BRUSSELS (Reuters) - European Union regulators proposed on Tuesday to roll out a key mobile spectrum across the 28-nation bloc to improve access to internet services and technologies, including in remote areas.
Currently, EU nations have different approaches to managing radio frequencies.
“This band is the sweet spot for both wide coverage and high speeds. It will give top-quality internet access to all Europeans, even in rural areas, and pave the way for 5G, the next generation of communication network,” EU Commissioner Andrus Ansip said in a statement.
The 700 MHz band can penetrate buildings and walls easily and cover larger geographic areas with less infrastructure compared with frequencies in higher bands.
The proposal will need approval from the European Parliament and EU countries, with the process expected to take around a year.

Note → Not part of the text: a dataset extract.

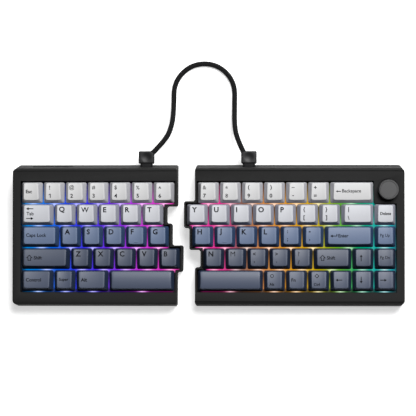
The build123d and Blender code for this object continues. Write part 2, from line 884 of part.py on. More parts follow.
def build_nodes():
    """Every node of the keyboard, as lists of solids."""
    housings, stabilizers = switches()
    route = cable_route()
    nodes = keys()
    for side in halves:
        body = case_body(side)
        nodes[side + "_top_case"] = [top_case(side, body)]
        nodes[side + "_bottom_case"] = [bottom_case(side, body)]
        nodes[side + "_switch_plate"] = [switch_plate(side)]
        nodes[side + "_circuit_board"] = [circuit_board(side)]
    nodes["switch_housings"] = housings
    nodes["stabilizer_housings"] = stabilizers
    nodes["plate_gaskets"] = plate_gaskets()
    nodes["rubber_feet"] = rubber_feet()
    nodes["usb_sockets"] = usb_sockets()
    nodes["battery"] = [battery()]
    nodes["mode_switch_body"] = [mode_switch_body()]
    nodes["mode_slider"] = [mode_slider()]
    nodes["encoder_body"] = [encoder_body()]
    nodes["encoder_rotor"] = [encoder_rotor()]
    nodes["encoder_shaft"] = [encoder_shaft()]
    nodes["volume_knob"] = [volume_knob()]
    nodes["bridge_cable"] = [bridge_cable()]
    nodes["left_bridge_plug"] = bridge_plug(left_port_x, route[0], route[1])
    nodes["right_bridge_plug"] = bridge_plug(right_port_x, route[-1], route[-2])
    return nodes


os.makedirs("parts", exist_ok=True)
for name, shapes in build_nodes().items():
    solids = [solid for shape in shapes for solid in shape.solids()]
    whole = solids[0] if len(solids) == 1 else Compound(children=solids)
    export_step(whole, f"parts/{name}.step")
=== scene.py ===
"""The looks of a split keyboard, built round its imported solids: keycaps with their legends, lit plates,
softened cases, knob, plugs and bridge cable, and a pale studio. Lengths are in metres.

Pieces are drawn in key-plane coordinates, as the part's source has them: x as on the desk, y from the front
edge of the key field, and z up from the top of the switch plate. key_plane() then tilts them.
"""

import json

import bmesh
import bpy
from math import cos, exp, pi, radians, sqrt, tan
from mathutils import Matrix, Vector


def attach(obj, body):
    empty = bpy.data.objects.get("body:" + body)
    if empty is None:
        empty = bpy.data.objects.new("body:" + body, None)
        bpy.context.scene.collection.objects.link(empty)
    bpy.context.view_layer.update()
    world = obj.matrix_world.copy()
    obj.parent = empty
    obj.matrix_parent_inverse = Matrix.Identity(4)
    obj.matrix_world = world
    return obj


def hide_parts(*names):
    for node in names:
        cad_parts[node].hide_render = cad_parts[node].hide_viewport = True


bl_info = {
    "name": "Split keyboard",
    "version": (1, 0, 0),
    "blender": (4, 5, 0),
    "location": "3D View > Sidebar > Split keyboard",
    "description": "Builds the looks of a split keyboard round its packed solids",
    "category": "Add Mesh",
}

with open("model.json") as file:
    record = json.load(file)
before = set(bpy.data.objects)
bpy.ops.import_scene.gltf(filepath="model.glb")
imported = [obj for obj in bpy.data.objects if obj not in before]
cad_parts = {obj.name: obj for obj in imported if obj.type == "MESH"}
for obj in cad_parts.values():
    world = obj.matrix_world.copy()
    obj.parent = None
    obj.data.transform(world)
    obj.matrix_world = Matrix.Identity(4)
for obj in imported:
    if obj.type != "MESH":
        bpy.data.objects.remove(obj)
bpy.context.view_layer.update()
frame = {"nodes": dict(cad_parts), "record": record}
nodes = frame["nodes"]
slot_of = {part["node"]: part["material_slot"] for part in frame["record"]["subparts"]}
mm = 0.001

# Places that the solids follow as well
TYPING_ANGLE = radians(6)
PLANE_Y = -50.512 * mm
PLANE_Z = 12.3 * mm
RIM_HEIGHT = 9.0 * mm
GROOVES_Y = (-8.8 * mm, 104.45 * mm)
FIELD_X = 162.15 * mm
SKIRT_HEIGHT = 6.0 * mm
KNOB_PLACE = (155.35 * mm, 88.125 * mm, 0)
ROW_COUNT = 5

# Points nearer than these count as one: in a CAD node's triangles, in cut or turned shapes, and in letters
NODE_WELD = 0.002 * mm
SHAPE_WELD = 0.001 * mm
LETTER_WELD = 0.0005 * mm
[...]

The Commission wants the frequency assigned to wireless broadband by June 2020 in all EU countries. It expects mobile internet traffic to have increased eight times by that date.
The 700 MHz band is widely used for television signals, with the EU proposal splitting the spectrum to make it useable for audiovisual as well as data transmissions.
Only France and Germany have allowed the use of this spectrum for mobile services, while Britain, Denmark, Finland and Sweden plan to do the same in the coming years.
Industry groups reacted positively to the proposal, saying it would improve efficiency.
“With spectrum harmonisation citizens will enjoy even higher-quality broadband and telecom operators will be able to cover wider areas for the benefit of all users,” said Lise Fuhr Director General of European telecoms lobby ETNO.